Reformasi perpajakan dalam penelitian ini diwakili oleh variabel
kebijakan pajak, SDM, struktur organisasi, sistem informasi dan administrasi
perpajakan, sistem pengawasan pegawai dan sistem remunerasi. Penelitian ini
menggunakan data primer dan sekunder. Data primer diperoleh dari hasil survei
dengan menggunakan kuesioner, sedangkan untuk responden pakar dengan
menggunakan focus group discussion (FGD) dan individual depth interview (IDI).
Ukuran jumlah sampel (responden) ditentukan dengan metode Slovin untuk
pegawai eselon IV dan staf, sedangkan pegawai eselon II dan III diambil secara
sampling jenuh. Jumlah responden yang disurvei adalah 252 orang menurut teknik
sampling purposif yang meliputi pegawai DJP pada tingkat pelaksana sampai
ketingkatan eselon dua, sedangkan responden pakar ditentukan berdasarkan
kepakarannya sebanyak tujuh orang. Pengolahan dan analisis data menggunakan
analisis deskriptif, analisis regresi logistik dan analisa kebijakan.

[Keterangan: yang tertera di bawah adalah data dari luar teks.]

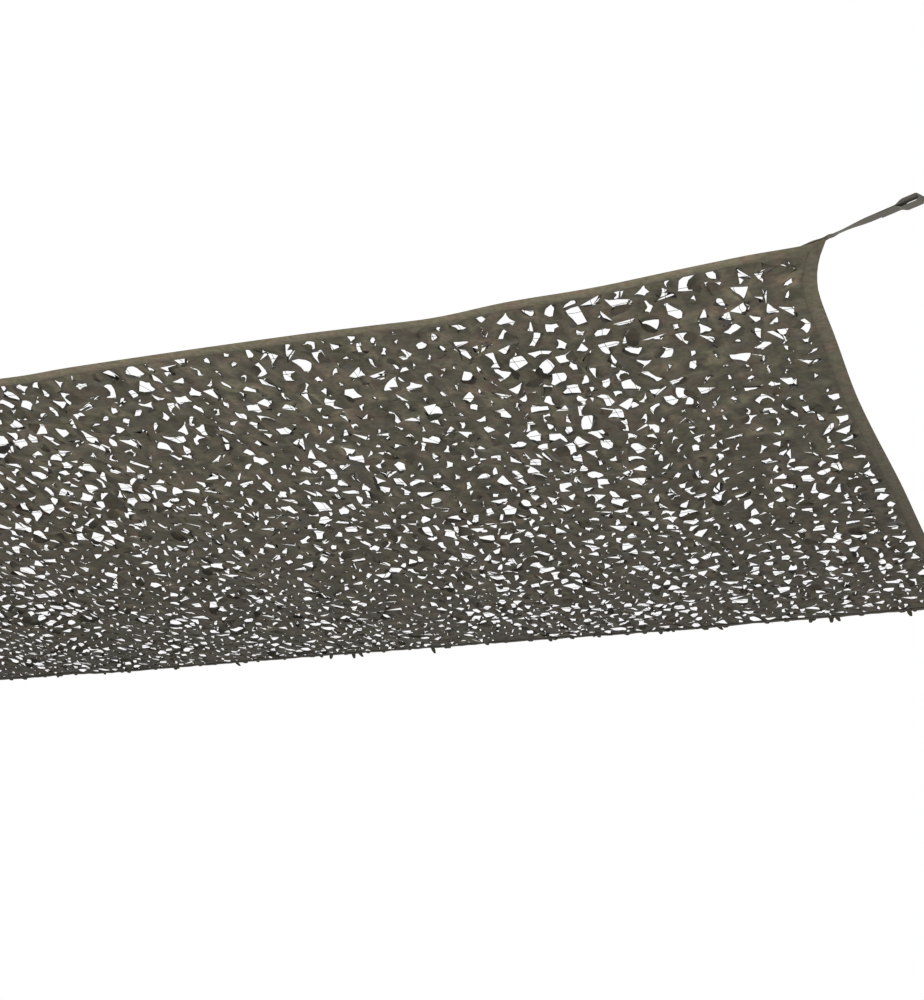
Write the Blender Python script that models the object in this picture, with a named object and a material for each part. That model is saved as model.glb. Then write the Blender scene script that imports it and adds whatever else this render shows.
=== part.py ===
"""Shade sail of leaf-cut net, hung by four corner straps.

Metres, +Z up. The origin is the middle of the near right strap's eye, X runs along the sail's
long side to the right, and Y runs away from the near edge. On the cloth a place is given by
its distance from the near right corner: `left`, along the near edge, and `away`, in depth.
"""

import math

import bmesh
import bpy
from mathutils import Vector, geometry

# Driving sizes of the sail
SAIL_LENGTH = 5.0
SAIL_DEPTH = 3.0
FAR_FALL = 0.244  # the far edge hangs this much lower than the near one
FAR_FLARE = 0.080  # each far corner is pulled this much further out than the near one
MIDDLE_SAG = 0.075  # of the middle below its edges
DISH_FULLNESS = 0.7  # power of the sag's curve along the sail: lower is flatter in the middle
CLOTH_THICK = 0.0020
HEM_THICK = 0.0034
HEM_WIDTH = 0.035

# Corner straps: flat webbing, folded back to an eye
STRAP_WIDTH = 0.025
STRAP_THICK = 0.0018
STRAP_TURN = math.radians(27.0)  # from the long side towards the outside
STRAP_TWIST = math.radians(20.0)  # most turn about its own line, a little past the cloth's tip
TWIST_AT = (0.012, 0.030, 0.046, 0.120)  # distances where it starts, is full, eases and ends
LAP_IN = 0.0090  # of the lap, from the line through the corner and the eye towards the cloth
STRAP_LAP = 0.070  # sewn length on top of the corner
STRAP_RUN = 0.225  # from the cloth's tip to the middle of the eye
EYE_STRAIGHT = 0.030  # length of the eye where its sides are level
EYE_TAPER = 0.022  # where the sides close towards the strap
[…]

Hasil penelitian menunjukkan bahwa penerapan reformasi perpajakan di
DJP secara umum belum optimal. Hal ini terbukti dari kenyataan bahwa
perubahan undang-undang perpajakan dan reformasi administrasi perpajakan
belum memberikan pengaruh signifikan terhadap pencapaian target penerimaan
pajak. Selain itu, reformasi perpajakan DJP belum memberikan pengaruh positif
dan signifikan terhadap kinerja pegawai secara keseluruhan. Hasil penelitian
menunjukkan bahwa struktur organisasi memiliki pengaruh positif dan signifikan
terhadap kinerja. Sedangkan kebijakan pajak, sistem informasi dan administrasi
perpajakan, sistem pengawasan pegawai dan sistem remunerasi memiliki hubungan yang negatif, tetapi nyata (signifikan) dan juga berpengaruh terhadap
kinerja, sedangkan variabel SDM tidak berpengaruh secara signifikan.